Using the listing below, copy exactly the lines from the one containing "ringRoller.name = 'ring_roller';" to the one containing "record = json.load(file)", both lines included, and no others.

begin DATA PROVIDED

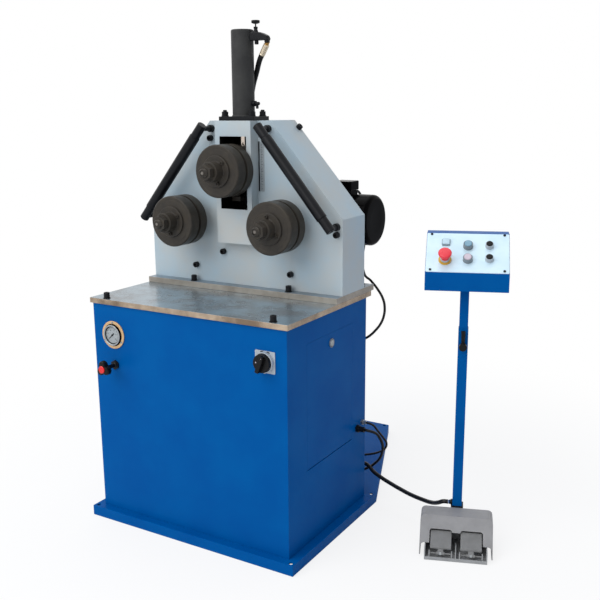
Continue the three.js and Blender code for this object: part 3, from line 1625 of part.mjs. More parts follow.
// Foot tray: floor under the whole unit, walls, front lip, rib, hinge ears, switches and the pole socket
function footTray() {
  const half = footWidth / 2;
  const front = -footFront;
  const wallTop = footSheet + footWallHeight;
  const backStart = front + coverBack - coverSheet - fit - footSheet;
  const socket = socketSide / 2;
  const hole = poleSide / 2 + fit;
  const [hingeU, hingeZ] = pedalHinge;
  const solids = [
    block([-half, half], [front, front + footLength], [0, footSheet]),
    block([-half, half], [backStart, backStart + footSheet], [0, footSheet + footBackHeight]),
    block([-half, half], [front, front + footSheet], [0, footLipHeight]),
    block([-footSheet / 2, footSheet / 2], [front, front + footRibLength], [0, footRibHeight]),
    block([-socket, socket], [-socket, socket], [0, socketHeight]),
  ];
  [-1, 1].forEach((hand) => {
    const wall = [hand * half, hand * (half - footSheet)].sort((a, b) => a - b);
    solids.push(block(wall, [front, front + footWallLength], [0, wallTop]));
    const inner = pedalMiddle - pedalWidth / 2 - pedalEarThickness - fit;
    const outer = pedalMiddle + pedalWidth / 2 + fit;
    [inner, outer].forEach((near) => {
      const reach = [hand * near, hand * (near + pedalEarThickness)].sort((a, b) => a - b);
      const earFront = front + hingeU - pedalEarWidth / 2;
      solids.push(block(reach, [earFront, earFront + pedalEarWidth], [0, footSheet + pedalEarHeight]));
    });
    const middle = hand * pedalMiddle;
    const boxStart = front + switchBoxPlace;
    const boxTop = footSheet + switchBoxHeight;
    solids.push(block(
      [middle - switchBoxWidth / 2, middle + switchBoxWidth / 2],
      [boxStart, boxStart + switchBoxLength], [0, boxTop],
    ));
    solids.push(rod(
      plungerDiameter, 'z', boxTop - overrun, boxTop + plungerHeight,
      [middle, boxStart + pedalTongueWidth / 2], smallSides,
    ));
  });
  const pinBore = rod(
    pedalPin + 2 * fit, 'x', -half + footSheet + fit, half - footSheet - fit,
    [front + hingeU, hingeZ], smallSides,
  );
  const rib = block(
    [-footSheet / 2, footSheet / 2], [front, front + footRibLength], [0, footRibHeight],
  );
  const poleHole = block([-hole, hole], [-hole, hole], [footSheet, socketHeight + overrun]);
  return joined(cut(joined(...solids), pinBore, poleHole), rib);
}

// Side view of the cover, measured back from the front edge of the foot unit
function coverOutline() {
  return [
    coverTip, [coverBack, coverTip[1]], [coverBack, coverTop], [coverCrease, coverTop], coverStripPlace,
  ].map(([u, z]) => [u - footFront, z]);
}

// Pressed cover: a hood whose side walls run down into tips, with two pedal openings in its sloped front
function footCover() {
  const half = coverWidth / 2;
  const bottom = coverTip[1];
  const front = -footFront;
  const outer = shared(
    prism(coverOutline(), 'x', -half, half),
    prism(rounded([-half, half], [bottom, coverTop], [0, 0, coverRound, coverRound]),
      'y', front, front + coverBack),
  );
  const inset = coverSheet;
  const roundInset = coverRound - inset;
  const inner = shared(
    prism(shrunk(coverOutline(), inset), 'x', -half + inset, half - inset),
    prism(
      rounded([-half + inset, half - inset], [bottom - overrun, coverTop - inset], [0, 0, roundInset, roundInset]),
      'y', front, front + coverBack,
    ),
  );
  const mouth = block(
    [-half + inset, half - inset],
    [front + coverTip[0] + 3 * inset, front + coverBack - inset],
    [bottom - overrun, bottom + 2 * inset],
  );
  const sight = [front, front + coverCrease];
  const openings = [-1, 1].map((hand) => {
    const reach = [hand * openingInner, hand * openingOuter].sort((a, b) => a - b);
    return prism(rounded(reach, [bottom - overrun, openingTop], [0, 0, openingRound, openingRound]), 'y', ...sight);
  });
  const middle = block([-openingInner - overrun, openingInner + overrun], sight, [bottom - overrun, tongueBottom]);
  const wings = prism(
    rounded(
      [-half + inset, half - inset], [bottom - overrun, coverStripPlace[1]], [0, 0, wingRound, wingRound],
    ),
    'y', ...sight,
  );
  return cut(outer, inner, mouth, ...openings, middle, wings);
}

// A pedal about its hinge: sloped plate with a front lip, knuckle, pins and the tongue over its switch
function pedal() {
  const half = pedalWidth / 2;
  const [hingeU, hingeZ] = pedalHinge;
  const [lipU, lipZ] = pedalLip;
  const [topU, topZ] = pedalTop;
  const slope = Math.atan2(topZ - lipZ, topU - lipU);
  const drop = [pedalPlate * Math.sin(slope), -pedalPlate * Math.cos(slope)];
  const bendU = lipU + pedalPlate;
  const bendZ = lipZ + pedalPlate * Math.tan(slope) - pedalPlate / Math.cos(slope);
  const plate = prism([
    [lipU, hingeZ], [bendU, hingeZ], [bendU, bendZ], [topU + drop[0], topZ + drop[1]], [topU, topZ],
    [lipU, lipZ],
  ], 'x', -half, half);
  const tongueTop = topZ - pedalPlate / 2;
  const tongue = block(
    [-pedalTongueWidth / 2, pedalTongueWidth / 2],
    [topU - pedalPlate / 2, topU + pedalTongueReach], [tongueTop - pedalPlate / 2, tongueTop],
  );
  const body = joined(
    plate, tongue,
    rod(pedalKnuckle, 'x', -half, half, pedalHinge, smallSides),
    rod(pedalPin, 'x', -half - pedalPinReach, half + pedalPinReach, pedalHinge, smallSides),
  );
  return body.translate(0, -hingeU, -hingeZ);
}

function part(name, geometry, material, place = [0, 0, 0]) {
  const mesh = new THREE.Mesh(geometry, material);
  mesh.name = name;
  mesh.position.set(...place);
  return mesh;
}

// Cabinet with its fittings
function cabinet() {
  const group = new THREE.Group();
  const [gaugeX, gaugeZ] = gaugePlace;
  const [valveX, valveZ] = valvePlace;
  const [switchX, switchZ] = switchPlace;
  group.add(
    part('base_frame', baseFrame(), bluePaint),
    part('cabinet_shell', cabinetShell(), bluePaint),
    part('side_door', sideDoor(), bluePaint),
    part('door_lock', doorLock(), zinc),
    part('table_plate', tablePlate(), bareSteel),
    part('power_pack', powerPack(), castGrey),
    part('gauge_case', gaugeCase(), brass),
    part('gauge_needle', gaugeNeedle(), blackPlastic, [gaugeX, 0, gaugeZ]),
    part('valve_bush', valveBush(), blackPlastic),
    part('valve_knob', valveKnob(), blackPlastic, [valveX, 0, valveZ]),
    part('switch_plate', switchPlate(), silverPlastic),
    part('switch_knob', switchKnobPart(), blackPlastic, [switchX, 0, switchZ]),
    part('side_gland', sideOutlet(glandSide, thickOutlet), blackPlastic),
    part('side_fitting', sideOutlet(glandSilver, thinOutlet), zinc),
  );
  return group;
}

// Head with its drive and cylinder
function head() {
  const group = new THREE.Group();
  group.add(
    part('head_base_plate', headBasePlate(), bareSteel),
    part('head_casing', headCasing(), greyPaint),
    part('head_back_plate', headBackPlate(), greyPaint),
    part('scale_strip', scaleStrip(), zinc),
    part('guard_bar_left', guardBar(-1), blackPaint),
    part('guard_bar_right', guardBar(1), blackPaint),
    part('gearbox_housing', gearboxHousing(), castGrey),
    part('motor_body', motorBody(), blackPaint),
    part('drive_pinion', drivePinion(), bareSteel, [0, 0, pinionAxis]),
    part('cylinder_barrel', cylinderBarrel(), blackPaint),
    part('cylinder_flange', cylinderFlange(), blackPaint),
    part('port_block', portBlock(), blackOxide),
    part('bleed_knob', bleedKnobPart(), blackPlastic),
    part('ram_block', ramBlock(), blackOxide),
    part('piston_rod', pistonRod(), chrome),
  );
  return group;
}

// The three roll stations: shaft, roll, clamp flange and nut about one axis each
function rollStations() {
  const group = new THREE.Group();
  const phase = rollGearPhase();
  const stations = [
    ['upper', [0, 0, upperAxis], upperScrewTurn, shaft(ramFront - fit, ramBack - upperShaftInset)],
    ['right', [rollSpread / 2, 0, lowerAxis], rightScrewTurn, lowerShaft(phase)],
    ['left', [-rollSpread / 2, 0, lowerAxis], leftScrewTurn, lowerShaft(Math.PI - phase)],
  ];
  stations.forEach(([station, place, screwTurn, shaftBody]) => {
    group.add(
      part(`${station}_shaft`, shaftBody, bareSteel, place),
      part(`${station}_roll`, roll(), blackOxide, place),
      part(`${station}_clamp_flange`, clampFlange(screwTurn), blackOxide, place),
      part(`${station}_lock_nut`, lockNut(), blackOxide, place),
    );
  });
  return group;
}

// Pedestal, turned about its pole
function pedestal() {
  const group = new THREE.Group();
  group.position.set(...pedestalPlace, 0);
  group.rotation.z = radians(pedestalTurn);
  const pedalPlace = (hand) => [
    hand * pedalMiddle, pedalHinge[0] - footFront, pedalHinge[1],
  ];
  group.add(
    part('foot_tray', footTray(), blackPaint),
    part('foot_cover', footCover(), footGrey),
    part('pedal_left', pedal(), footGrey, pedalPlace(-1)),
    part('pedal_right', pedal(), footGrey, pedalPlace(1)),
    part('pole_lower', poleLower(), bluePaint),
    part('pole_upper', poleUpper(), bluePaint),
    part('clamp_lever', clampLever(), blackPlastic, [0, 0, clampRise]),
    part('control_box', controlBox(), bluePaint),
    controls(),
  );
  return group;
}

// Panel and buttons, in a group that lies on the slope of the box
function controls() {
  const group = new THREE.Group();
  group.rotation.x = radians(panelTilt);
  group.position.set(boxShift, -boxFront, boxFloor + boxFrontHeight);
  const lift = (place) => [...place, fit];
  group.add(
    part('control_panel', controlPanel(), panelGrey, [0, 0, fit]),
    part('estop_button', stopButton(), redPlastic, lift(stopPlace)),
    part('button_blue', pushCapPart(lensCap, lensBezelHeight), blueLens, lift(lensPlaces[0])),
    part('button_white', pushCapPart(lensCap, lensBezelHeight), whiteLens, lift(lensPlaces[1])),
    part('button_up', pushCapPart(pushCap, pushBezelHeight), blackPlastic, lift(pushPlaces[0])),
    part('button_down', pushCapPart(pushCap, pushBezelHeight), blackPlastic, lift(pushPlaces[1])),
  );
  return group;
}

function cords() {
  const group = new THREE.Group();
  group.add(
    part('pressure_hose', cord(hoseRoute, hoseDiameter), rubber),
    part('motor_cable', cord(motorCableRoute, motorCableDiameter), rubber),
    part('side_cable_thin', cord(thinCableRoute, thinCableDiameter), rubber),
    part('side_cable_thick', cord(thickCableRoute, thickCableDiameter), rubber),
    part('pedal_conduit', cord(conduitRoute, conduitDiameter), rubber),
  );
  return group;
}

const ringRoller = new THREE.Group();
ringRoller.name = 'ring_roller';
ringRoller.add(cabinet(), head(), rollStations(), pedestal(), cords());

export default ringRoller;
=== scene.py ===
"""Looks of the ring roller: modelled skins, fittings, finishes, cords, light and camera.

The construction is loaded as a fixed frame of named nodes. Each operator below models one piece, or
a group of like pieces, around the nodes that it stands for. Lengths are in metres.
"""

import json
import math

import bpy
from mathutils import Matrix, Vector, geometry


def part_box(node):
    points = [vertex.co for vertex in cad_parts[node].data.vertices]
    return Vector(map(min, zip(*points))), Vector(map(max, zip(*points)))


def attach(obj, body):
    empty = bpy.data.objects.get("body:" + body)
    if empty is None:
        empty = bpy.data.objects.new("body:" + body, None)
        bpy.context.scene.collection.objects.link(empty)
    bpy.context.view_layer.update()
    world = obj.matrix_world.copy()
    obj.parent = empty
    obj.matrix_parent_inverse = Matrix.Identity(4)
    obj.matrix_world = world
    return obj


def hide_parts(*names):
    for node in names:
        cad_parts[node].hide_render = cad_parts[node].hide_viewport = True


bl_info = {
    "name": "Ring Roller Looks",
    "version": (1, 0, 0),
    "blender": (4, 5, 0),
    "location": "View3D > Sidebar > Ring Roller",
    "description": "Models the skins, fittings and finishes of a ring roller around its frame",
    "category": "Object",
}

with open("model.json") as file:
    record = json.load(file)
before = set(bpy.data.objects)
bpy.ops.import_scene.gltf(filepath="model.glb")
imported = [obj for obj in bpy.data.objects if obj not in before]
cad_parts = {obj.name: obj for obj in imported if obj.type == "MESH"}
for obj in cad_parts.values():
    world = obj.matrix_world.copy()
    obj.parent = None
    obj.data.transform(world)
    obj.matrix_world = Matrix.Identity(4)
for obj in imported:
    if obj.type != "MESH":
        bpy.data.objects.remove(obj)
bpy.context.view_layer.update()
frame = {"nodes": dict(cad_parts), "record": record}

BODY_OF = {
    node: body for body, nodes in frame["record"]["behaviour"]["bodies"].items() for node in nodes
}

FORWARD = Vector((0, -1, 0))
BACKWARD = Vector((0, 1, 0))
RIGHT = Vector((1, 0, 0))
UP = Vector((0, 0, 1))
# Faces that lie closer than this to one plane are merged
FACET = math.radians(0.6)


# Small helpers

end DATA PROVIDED
begin DATA PROVIDED

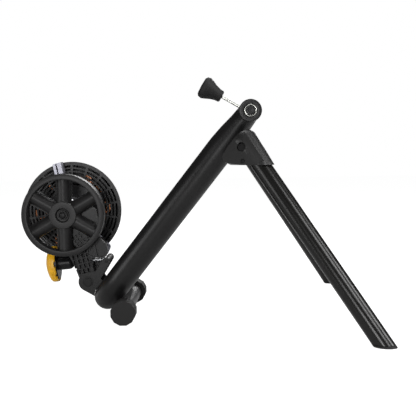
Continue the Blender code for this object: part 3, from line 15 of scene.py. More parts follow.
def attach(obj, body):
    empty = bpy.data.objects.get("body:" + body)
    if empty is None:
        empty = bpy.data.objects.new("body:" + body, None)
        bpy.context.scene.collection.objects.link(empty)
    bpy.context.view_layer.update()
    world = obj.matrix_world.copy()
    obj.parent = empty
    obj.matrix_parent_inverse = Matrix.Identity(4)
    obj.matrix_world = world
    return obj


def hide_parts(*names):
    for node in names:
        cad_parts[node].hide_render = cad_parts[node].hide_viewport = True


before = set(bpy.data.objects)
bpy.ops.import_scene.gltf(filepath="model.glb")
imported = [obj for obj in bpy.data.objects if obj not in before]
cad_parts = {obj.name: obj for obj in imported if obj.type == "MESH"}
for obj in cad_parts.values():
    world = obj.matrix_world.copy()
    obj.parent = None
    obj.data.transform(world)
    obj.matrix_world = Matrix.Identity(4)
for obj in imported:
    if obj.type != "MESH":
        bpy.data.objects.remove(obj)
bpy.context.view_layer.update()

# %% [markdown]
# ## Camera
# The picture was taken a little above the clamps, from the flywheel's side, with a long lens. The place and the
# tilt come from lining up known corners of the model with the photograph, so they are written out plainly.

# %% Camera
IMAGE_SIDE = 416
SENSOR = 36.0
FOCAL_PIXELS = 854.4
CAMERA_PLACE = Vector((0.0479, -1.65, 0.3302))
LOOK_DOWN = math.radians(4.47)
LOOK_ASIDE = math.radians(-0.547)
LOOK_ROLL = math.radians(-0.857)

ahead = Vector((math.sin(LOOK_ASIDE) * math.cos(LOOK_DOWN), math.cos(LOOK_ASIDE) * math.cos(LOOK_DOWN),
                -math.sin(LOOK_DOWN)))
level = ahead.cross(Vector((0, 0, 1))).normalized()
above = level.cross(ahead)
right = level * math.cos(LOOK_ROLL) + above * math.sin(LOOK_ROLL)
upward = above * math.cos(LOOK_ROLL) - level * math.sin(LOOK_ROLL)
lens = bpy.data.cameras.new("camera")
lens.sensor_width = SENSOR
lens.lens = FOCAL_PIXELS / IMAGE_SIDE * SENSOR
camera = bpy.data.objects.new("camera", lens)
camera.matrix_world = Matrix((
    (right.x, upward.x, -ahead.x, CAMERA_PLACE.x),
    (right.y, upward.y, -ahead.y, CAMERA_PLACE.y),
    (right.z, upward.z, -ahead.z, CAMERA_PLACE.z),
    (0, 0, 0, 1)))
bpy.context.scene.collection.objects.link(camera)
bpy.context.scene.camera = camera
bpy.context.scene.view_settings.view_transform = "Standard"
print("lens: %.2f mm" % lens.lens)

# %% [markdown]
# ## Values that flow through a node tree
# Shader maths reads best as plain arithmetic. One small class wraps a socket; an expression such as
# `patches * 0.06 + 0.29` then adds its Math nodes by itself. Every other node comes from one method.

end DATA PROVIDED
begin DATA PROVIDED

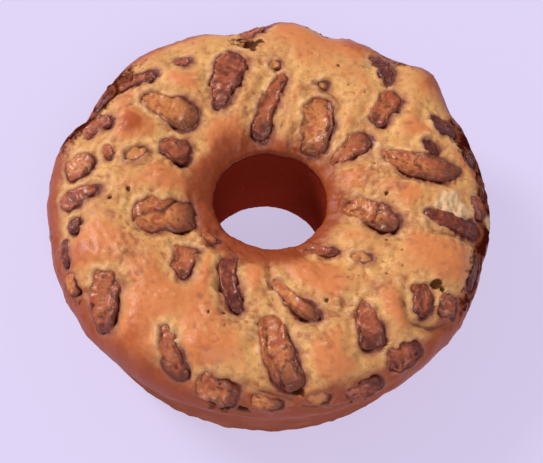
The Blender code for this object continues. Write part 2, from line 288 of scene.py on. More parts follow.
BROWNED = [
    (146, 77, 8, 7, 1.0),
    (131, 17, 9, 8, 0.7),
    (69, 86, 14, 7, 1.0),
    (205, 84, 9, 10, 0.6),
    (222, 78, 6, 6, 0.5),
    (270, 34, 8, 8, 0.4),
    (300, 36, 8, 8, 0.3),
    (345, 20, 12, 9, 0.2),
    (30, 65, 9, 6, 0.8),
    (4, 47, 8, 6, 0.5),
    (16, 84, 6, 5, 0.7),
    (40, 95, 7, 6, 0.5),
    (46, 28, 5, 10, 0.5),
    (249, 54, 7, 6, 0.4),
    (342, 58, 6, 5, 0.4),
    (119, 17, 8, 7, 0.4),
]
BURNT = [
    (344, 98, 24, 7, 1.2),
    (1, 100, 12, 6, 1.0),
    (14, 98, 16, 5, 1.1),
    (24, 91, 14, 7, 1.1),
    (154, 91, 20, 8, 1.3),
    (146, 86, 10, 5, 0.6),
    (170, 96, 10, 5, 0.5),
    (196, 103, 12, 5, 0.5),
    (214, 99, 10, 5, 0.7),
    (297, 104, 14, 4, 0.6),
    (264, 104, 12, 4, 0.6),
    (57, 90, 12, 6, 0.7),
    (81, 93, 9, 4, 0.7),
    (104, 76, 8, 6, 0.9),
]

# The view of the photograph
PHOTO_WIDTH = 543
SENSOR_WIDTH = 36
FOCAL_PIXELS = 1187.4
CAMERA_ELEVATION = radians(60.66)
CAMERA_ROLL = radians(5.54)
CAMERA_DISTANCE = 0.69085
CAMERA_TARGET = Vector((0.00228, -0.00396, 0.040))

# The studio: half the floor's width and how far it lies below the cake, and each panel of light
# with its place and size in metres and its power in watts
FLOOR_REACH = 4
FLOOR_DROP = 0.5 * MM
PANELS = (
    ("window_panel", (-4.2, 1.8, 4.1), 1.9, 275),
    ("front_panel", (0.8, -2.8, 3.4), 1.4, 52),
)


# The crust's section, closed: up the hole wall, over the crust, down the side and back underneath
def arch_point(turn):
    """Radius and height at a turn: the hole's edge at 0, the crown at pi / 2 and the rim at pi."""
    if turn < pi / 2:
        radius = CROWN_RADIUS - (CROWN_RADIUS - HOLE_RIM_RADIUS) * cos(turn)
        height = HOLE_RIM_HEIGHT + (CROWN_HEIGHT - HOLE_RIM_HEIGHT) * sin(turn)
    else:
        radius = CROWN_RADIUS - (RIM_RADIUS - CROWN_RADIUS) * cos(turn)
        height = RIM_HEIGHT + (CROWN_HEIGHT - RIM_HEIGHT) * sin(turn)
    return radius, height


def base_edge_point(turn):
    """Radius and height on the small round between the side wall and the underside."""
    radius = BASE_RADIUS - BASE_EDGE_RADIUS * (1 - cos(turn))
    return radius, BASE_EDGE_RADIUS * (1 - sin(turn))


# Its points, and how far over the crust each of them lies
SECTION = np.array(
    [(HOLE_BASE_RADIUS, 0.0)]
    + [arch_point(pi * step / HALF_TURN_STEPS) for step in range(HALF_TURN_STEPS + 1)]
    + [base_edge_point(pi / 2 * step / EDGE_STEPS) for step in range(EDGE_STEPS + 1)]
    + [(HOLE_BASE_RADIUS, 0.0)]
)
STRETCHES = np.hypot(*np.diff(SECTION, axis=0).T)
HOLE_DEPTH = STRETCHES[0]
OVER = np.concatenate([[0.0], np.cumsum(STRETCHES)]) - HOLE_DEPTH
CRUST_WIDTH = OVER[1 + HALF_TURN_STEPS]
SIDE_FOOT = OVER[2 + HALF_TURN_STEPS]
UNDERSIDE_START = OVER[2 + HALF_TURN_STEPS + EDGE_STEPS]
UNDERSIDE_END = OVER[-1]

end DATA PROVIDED

### [RESPONSE TO THIS TASK]
ringRoller.name = 'ring_roller';
ringRoller.add(cabinet(), head(), rollStations(), pedestal(), cords());

export default ringRoller;
=== scene.py ===
"""Looks of the ring roller: modelled skins, fittings, finishes, cords, light and camera.

The construction is loaded as a fixed frame of named nodes. Each operator below models one piece, or
a group of like pieces, around the nodes that it stands for. Lengths are in metres.
"""

import json
import math

import bpy
from mathutils import Matrix, Vector, geometry


def part_box(node):
    points = [vertex.co for vertex in cad_parts[node].data.vertices]
    return Vector(map(min, zip(*points))), Vector(map(max, zip(*points)))


def attach(obj, body):
    empty = bpy.data.objects.get("body:" + body)
    if empty is None:
        empty = bpy.data.objects.new("body:" + body, None)
        bpy.context.scene.collection.objects.link(empty)
    bpy.context.view_layer.update()
    world = obj.matrix_world.copy()
    obj.parent = empty
    obj.matrix_parent_inverse = Matrix.Identity(4)
    obj.matrix_world = world
    return obj


def hide_parts(*names):
    for node in names:
        cad_parts[node].hide_render = cad_parts[node].hide_viewport = True


bl_info = {
    "name": "Ring Roller Looks",
    "version": (1, 0, 0),
    "blender": (4, 5, 0),
    "location": "View3D > Sidebar > Ring Roller",
    "description": "Models the skins, fittings and finishes of a ring roller around its frame",
    "category": "Object",
}

with open("model.json") as file:
    record = json.load(file)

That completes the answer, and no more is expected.